The streets double as catwalks
Almost nowhere in the world is it more true to say that the city streets themselves act as continuous and ever changing catwalks. The residents of the city of Dolce and Gabbana, Armani, and Versace are known to have a certain sense of style, and visitors gravitate here from the four corners of the earth to check out the very latest in the fashion world. Almost all of the top boutiques are conveniently located within a small area in the centre of Milan appropriately called the Quadrilatero d’Oro (Rectangle of Gold). Most of the big, local, and international names have stores in the narrow streets, but the exuberant and iconic Galleria Vittorio Emanuele II Shopping Centre also has much of interest for fashionistas. Prada has its flagship store in this very grand 19th century centre and the Milanese and visitors alike also use it as a meeting space. Its ground floor also hosts many cafés and restaurants, which offer perfect spots for people watching. Fashion Week is typically the height of the style calendar in Italy. While many events are for industry insiders only, some of the shows and activities are accessible to the general public. Trying to find a room in any of the central hotels can be difficult during this period, so advance booking is recommended.
From Stock Market to Corporate Headquarters
It is not merely in the areas of fashion and art that Milan excels. It is also the financial and corporate capital of Italy. A number of marquee Italian companies have their headquarters in the city, not least of which is the motoring giant Pirelli. The 32-storey Pirelli Tower, while no longer serving as the group’s head office, is worth a visit. Its simple design and unique good looks have won it awards and caused it to serve as inspiration for New York’s iconic Pan Am building. The Italian Stock Exchange is also located in the city and is housed in a contemporary classical palazzo. The city sees many conferences and exhibitions throughout the year, some held in business hotels and the largest held in the massive Fiera Milano. It is a sprawling complex that lies near the central district and is easily accessible from both Milan Central Station and the airport. While there are not many hotels in the area of the conference centre, attendees can easily book a hotel room in the centre of the city, easily accessible via the Milan Metro.

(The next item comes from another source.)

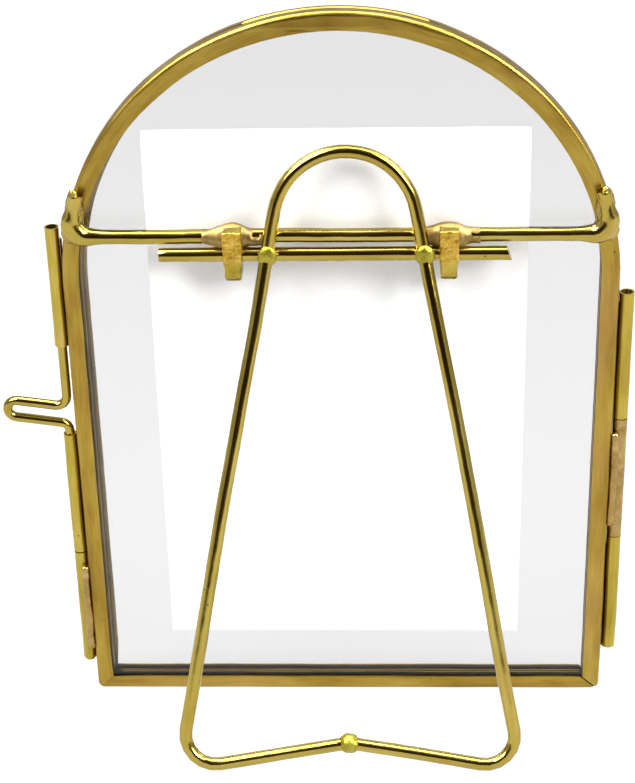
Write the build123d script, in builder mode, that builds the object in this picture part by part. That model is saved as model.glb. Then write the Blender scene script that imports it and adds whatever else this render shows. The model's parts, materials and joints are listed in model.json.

The Intersection of Art and Commerce
Milan is not a newly rich city but has been this way for centuries. As a result, there has always been a steady stream of benefactors who have drawn in and supported some of the world’s best artists, who in turn have created incredible monuments and artwork. Arguably the most famous original piece of art in the city is Leonardo da Vinci’s The Last Supper. Renaissance art historians and Dan Brown fans alike will want to make a beeline for the Santa Maria delle Grazie Convent, where they will be able to gaze upon the enigmatic painting and also Montorfano’s crucifixion scene on the opposite wall. The Duomo, set right in the heart of the city, should not be missed. Besides being one of the grandest and best preserved Gothic cathedrals to be found anywhere, it also houses a number of exquisite artworks, especially sculptures. For a more comprehensive and far ranging art experience, visitors should head to Sforza Castle. Set in its own formal gardens, it houses art from ancient Egypt to the Renaissance and beyond in a series of separate museums and is well worth a visit.